Each successive term is suppressed by a factor of $(d/\lambda)$. For atoms, $d/\lambda \sim \alpha \sim 1/137$, so electric dipole transitions dominate. Magnetic dipole and electric quadrupole transitions are "forbidden" (suppressed by $\alpha^2$).

Step 1: Current distribution

A half-wave dipole ($L = \lambda/2$) has a sinusoidal current: $I(z) = I_0\cos(kz)$ for $|z| \leq \lambda/4$.

Step 2: Far-field pattern

Computing the vector potential integral and taking the far-field limit:

$$E_\theta = \frac{i\mu_0 c I_0}{2\pi r}\frac{\cos\!\left(\frac{\pi}{2}\cos\theta\right)}{\sin\theta}e^{i(kr-\omega t)}$$

Step 3: Total radiated power

$$P = \frac{\mu_0 c I_0^2}{4\pi^2}\int_0^\pi\frac{\cos^2\!\left(\frac{\pi}{2}\cos\theta\right)}{\sin\theta}\,d\theta$$

Step 4: Evaluate the integral

The integral equals approximately 1.2188 (the "Cin" integral). Therefore $P \approx 1.2188 \times \mu_0 c I_0^2/(4\pi^2)$.

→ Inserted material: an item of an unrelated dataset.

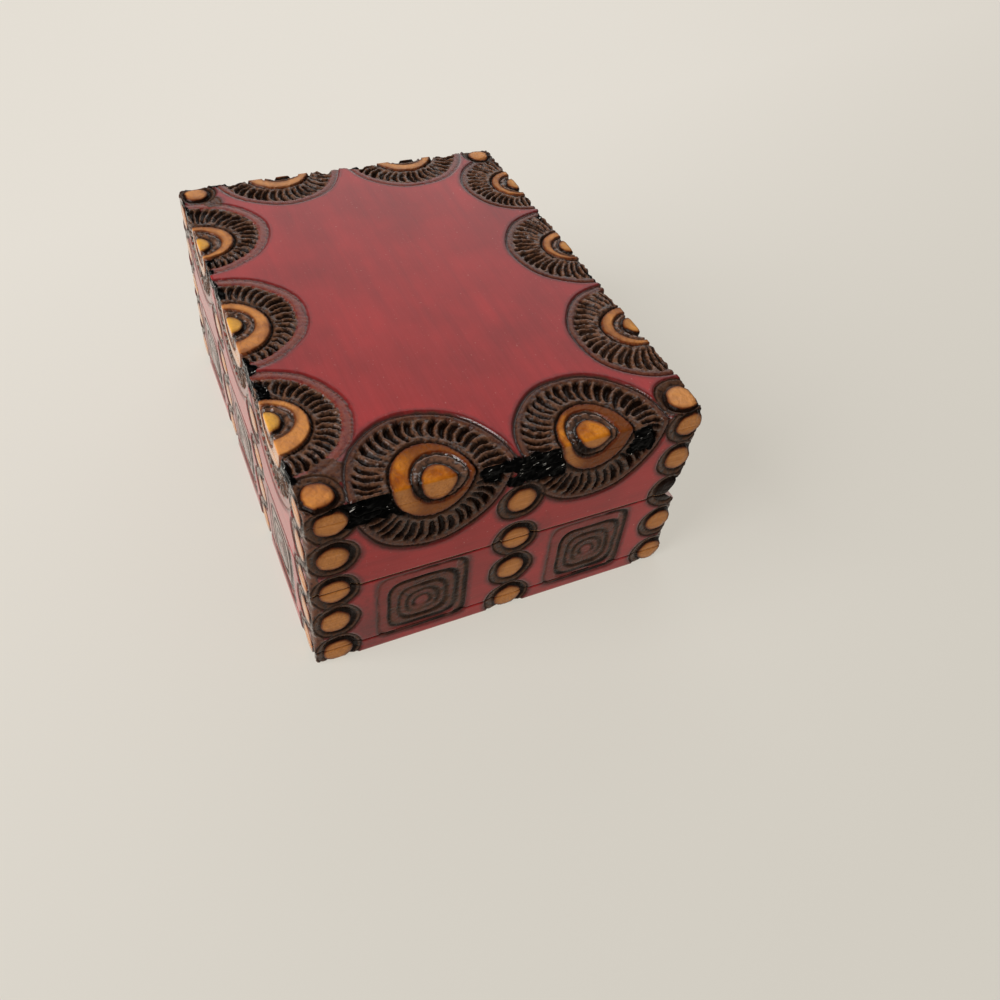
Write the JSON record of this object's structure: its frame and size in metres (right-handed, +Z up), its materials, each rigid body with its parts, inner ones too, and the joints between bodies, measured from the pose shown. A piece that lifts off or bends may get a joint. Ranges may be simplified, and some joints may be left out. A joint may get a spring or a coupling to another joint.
{
  "type": "wooden trinket box",
  "caption": "Small rectangular carved wooden box with a hinged lift-up lid, stained maroon, with stamped rosettes, bead rows and nested squares.",
  "frame": {"origin": "middle of the underside of the bottom board, with the lid closed", "axes": "+Z up, +X along the long sides and the hinge line, -Y the front that opens, +Y the back with the hinge groove"},
  "size_m": [0.1, 0.075, 0.043],
  "materials": {
    "stained_wood": "maroon stain with carved and burnt ornament, satin varnish",
    "bare_wood": "bare sanded limewood",
    "hinge_wire": "brassed wire, slightly dull"
  },
  "bodies": {
    "base": {"base_end_left": "stained_wood", "base_end_right": "stained_wood", "base_front": "stained_wood", "base_back": "stained_wood", "bottom_board": "bare_wood", "base_hinge_pin_left": "hinge_wire", "base_hinge_pin_right": "hinge_wire"},
    "lid": {"lid_end_left": "stained_wood", "lid_end_right": "stained_wood", "lid_front": "stained_wood", "lid_back": "stained_wood", "lid_top": "stained_wood", "lid_hinge_pin_left": "hinge_wire", "lid_hinge_pin_right": "hinge_wire"}
  },
  "joints": [
    {"name": "lid_hinge", "type": "hinge", "parent": "base", "child": "lid", "pos_m": [0, 0.0342, 0.021], "axis": [-1, 0, 0], "range_deg": [0, 100]}
  ]
}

Step 5: Radiation resistance

Defining $P = \frac{1}{2}R_{\text{rad}}I_0^2$: $$\boxed{R_{\text{rad}} = \frac{\mu_0 c}{2\pi^2}\times 1.2188 \approx 73.1\ \Omega}$$

This is conveniently close to 75 $\Omega$, enabling direct connection to standard coaxial cable. The directivity is 1.64 (2.15 dBi).